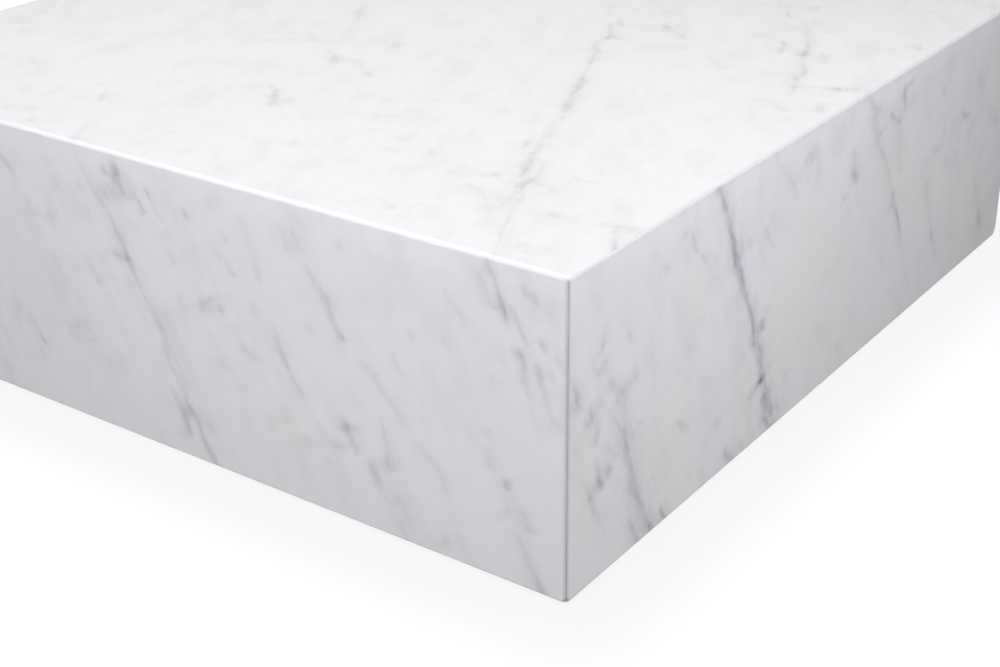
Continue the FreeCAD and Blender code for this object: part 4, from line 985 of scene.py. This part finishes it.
def metal(name, pale, dark, rough):
    """Zinc-plated steel: bright patches, a cloudy passivated film and turning marks."""
    T = Tree(name)
    at = T.scale(T.co, 1000.0)
    spangle = T.voronoi(at, scale=0.35).outputs["Distance"]
    film = T.noise(at, scale=0.12, detail=3.0, rough=0.6)[0]
    x, y, z = T.split(at)
    turn = T.noise(T.xyz(T.math("MULTIPLY", x, 0.08), T.math("MULTIPLY", y, 0.08), T.math("MULTIPLY", z, 6.0)), detail=1.0)[0]
    mixer = T.math("ADD", T.math("MULTIPLY", film, 0.7), T.math("MULTIPLY", spangle, 0.3), clamp=True)
    T.put(T.bsdf.inputs["Base Color"], T.mix(mixer, dark, pale))
    T.set(Metallic=1.0)
    T.put(T.bsdf.inputs["Roughness"], T.math("ADD", T.math("MULTIPLY_ADD", turn, 0.12, rough), T.math("MULTIPLY", film, 0.12)))
    T.bump(turn, 0.12, 0.0003)
    return T.mat


def adhesive():
    """Flexible adhesive: off-white, skinned over, faintly wrinkled."""
    T = Tree("panel_adhesive")
    at = T.scale(T.co, 1000.0)
    n = T.noise(at, scale=0.12, detail=3.0, rough=0.6)[0]
    skin = T.noise(at, scale=0.7, detail=2.0, dist=0.5)[0]
    T.put(T.bsdf.inputs["Base Color"], T.mix(n, (0.60, 0.58, 0.52), (0.74, 0.72, 0.66)))
    T.put(T.bsdf.inputs["Roughness"], T.math("MULTIPLY_ADD", skin, 0.3, 0.35))
    T.bump(skin, 0.5, 0.0008)
    return T.mat


def nylon():
    """Moulded black nylon: fine spark texture, greyed in patches by scuffs."""
    T = Tree("black_nylon")
    at = T.scale(T.co, 1000.0)
    spark = T.noise(at, scale=2.2, detail=2.0, rough=0.6)[0]
    wear = T.noise(at, scale=0.16, detail=3.0, rough=0.65)[0]
    T.put(T.bsdf.inputs["Base Color"], T.mix(T.ramp(wear, 0.5, 0.8), (0.022, 0.022, 0.024), (0.060, 0.060, 0.062)))
    T.put(T.bsdf.inputs["Roughness"], T.math("MULTIPLY_ADD", wear, 0.3, 0.36))
    T.bump(spark, 0.3, 0.0002)
    return T.mat


def felt():
    """Needled wool felt."""
    T = Tree("felt")
    at = T.scale(T.co, 1000.0)
    hair = T.noise(T.vec("MULTIPLY", at, (1.0, 0.35, 0.6)), scale=1.6, detail=3.0, rough=0.7, dist=2.0)[0]
    clump = T.noise(at, scale=0.25, detail=2.0)[0]
    mixed = T.math("ADD", T.math("MULTIPLY", hair, 0.65), T.math("MULTIPLY", clump, 0.35))
    T.put(T.bsdf.inputs["Base Color"], T.mix(T.ramp(mixed, 0.3, 0.7), (0.10, 0.10, 0.105), (0.26, 0.26, 0.265)))
    T.set(Roughness=0.95)
    T.set(Sheen_Weight=0.35, Sheen_Roughness=0.6)
    T.bump(mixed, 0.8, 0.0012)
    return T.mat


mats = {name: marble(name, spec) for name, spec in SLABS.items()}
zinc = metal("zinc_screw", (0.72, 0.71, 0.70), (0.50, 0.49, 0.48), 0.28)
insert_zinc = metal("zinc_insert", (0.70, 0.68, 0.60), (0.48, 0.46, 0.40), 0.32)
spindle_zinc = metal("zinc_spindle", (0.74, 0.74, 0.74), (0.52, 0.52, 0.53), 0.22)
shared = {"offcut": offcut(), "resin": resin(), "top_resin": top_resin(), "adhesive": adhesive(), "nylon": nylon(), "felt": felt(),
          "board": birch("board", "z", "x"), "rail_x": birch("rail_x", "y", "x"), "rail_y": birch("rail_y", "x", "y")}


def finish_of(node):
    if node in mats:
        return mats[node]
    if node == "top_joint_resin":
        return shared["top_resin"]
    if node.startswith("corner_joint_resin"):
        return shared["resin"]
    if node.startswith("corner_block"):
        return shared["offcut"]
    if node in ("top_board", "base_board"):
        return shared["board"]
    if node.endswith(("_rail", "_rib")):
        return shared["rail_x" if node.split("_")[0] in ("front", "back") else "rail_y"]
    if node.endswith("screws"):
        return zinc
    if node.endswith("adhesive_dabs"):
        return shared["adhesive"]
    if node.startswith("glide_insert"):
        return insert_zinc
    if node.startswith("glide_spindle"):
        return spindle_zinc
    if node.startswith("glide_foot"):
        return shared["nylon"]
    if node.startswith("glide_sole"):
        return shared["felt"]
    raise ValueError(node)


for node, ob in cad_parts.items():
    ob.data.materials.clear()
    ob.data.materials.append(finish_of(node))
    for p in ob.data.polygons:
        p.material_index = 0

# ---------------------------------------------------------------- floor, surroundings and light
verts, faces = [], []
rings, sides = (0.0, 0.7, 1.5, 3.0, 6.0, 14.0), 48
verts.append((0.0, 0.0, 0.0))
for r in rings[1:]:
    for i in range(sides):
        a = 2 * math.pi * i / sides
        verts.append((r * math.cos(a), r * math.sin(a), 0.0))
for i in range(sides):
    faces.append((0, 1 + i, 1 + (i + 1) % sides))
for k in range(len(rings) - 2):
    for i in range(sides):
        a, b = 1 + k * sides + i, 1 + k * sides + (i + 1) % sides
        faces.append((a, a + sides, b + sides, b))
floor_mesh = bpy.data.meshes.new("floor")
floor_mesh.from_pydata(verts, [], faces)
floor = bpy.data.objects.new("floor", floor_mesh)
scene.collection.objects.link(floor)

FLOOR_BOUNCE = 0.06
F = Tree("floor_sweep")
F.nt.nodes.remove(F.bsdf)
path = F.new("ShaderNodeLightPath")
seen = F.new("ShaderNodeEmission")
seen.inputs["Color"].default_value = (1.0, 1.0, 1.0, 1.0)
fx, fy, fz = F.split(F.co)
out_x = F.math("MAXIMUM", F.math("SUBTRACT", F.math("ABSOLUTE", fx), 0.45), 0.0)
out_y = F.math("MAXIMUM", F.math("SUBTRACT", F.math("ABSOLUTE", fy), 0.45), 0.0)
apart = F.math("SQRT", F.math("ADD", F.math("MULTIPLY", out_x, out_x), F.math("MULTIPLY", out_y, out_y)))
# painted shadow: the floor's glow is dimmed from 0.995 to 0.872 within 0.15 m of the table, a shadow painted round its
# foot
F.put(seen.inputs["Strength"], F.ramp(apart, 0.03, 0.15, 0.872, 0.995))
shade = F.new("ShaderNodeBsdfDiffuse")
shade.inputs["Color"].default_value = (0.07, 0.07, 0.068, 1.0)
both = F.new("ShaderNodeAddShader")
F.nt.links.new(seen.outputs[0], both.inputs[0])
F.nt.links.new(shade.outputs[0], both.inputs[1])
bounce = F.new("ShaderNodeBsdfDiffuse")
bounce.inputs["Color"].default_value = (FLOOR_BOUNCE, FLOOR_BOUNCE, FLOOR_BOUNCE, 1.0)
pick = F.new("ShaderNodeMixShader")
F.nt.links.new(path.outputs["Is Camera Ray"], pick.inputs[0])
F.nt.links.new(bounce.outputs[0], pick.inputs[1])
F.nt.links.new(both.outputs[0], pick.inputs[2])
F.nt.links.new(pick.outputs[0], F.out.inputs["Surface"])
floor_mesh.materials.append(F.mat)

world = bpy.data.worlds.new("studio")
scene.world = world
world.use_nodes = True
wt = world.node_tree
wt.nodes.clear()
w_out = wt.nodes.new("ShaderNodeOutputWorld")
w_seen = wt.nodes.new("ShaderNodeBackground")
w_seen.inputs["Strength"].default_value = 1.0
w_gloss = wt.nodes.new("ShaderNodeBackground")
w_gloss.inputs["Color"].default_value = (0.62, 0.62, 0.63, 1.0)
w_fill = wt.nodes.new("ShaderNodeBackground")
w_fill.inputs["Color"].default_value = (0.0, 0.0, 0.0, 1.0)
w_path = wt.nodes.new("ShaderNodeLightPath")
w_a, w_b = wt.nodes.new("ShaderNodeMixShader"), wt.nodes.new("ShaderNodeMixShader")
wt.links.new(w_path.outputs["Is Glossy Ray"], w_a.inputs[0])
wt.links.new(w_fill.outputs[0], w_a.inputs[1])
wt.links.new(w_gloss.outputs[0], w_a.inputs[2])
wt.links.new(w_path.outputs["Is Camera Ray"], w_b.inputs[0])
wt.links.new(w_a.outputs[0], w_b.inputs[1])
wt.links.new(w_seen.outputs[0], w_b.inputs[2])
wt.links.new(w_b.outputs[0], w_out.inputs["Surface"])
w_seen.inputs["Color"].default_value = (1.0, 1.0, 1.0, 1.0)

LIGHTS = {
    "over_wide": ((0, -0.2, 1.5), (0, 0, 0.28), 2.2, 2.2, 23.1, (1.0, 1.003, 0.994)),
    "over_left": ((-1.6, -0.8, 2.2), (0, 0, 0), 2.4, 2.4, 18.3, (1.0, 1.0, 1.0)),
    "low_front": ((0, -2.6, 0.45), (0, 0, 0.2), 2.4, 0.8, 26.7, (1.0, 0.998, 1.0)),
    "low_right": ((2.6, 0, 0.45), (0, 0, 0.2), 2.4, 0.8, 16.4, (1.002, 1.0, 0.99)),
    "low_right_near": ((2.6, -0.8, 0.6), (0.45, -0.2, 0.2), 1.6, 0.8, 10.4, (1.002, 1.0, 0.99)),
    "low_back": ((0, 2.6, 0.16), (0, 0, 0.16), 0.85, 0.22, 26.0, (1.0, 1.0, 1.0)),
    "low_left": ((-2.6, 0, 0.16), (0, 0, 0.16), 0.85, 0.22, 25.0, (1.0, 1.0, 1.0)),
    "back_right": ((1.5, 0.6, 1.6), (0.45, 0.1, 0.25), 0.9, 0.6, 4.9, (1.0, 1.0, 1.0)),
    "front_spot": ((0.3, -1.0, 0.5), (0.3, -0.45, 0.26), 0.4, 0.25, 0.7, (1.0, 1.0, 1.0)),
    "right_spot": ((1.0, -0.2, 0.5), (0.45, -0.2, 0.26), 0.4, 0.25, 1.05, (1.0, 1.0, 1.0)),
}
for name, (at, to, sx, sy, watts, colour) in LIGHTS.items():
    lamp = bpy.data.lights.new(name, "AREA")
    lamp.shape = "RECTANGLE"
    lamp.size, lamp.size_y, lamp.energy, lamp.color = sx, sy, watts, colour
    lamp_ob = bpy.data.objects.new(name, lamp)
    lamp_ob.location = at
    lamp_ob.rotation_mode = "QUATERNION"
    lamp_ob.rotation_quaternion = (Vector(to) - Vector(at)).to_track_quat("-Z", "Y")
    lamp_ob.visible_camera = False
    lamp_ob.visible_glossy = name.startswith("over_")
    scene.collection.objects.link(lamp_ob)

======

## Set task
Only a number is wanted here: how many lines in the data above include the string "scene"?

## Answer to this problem
4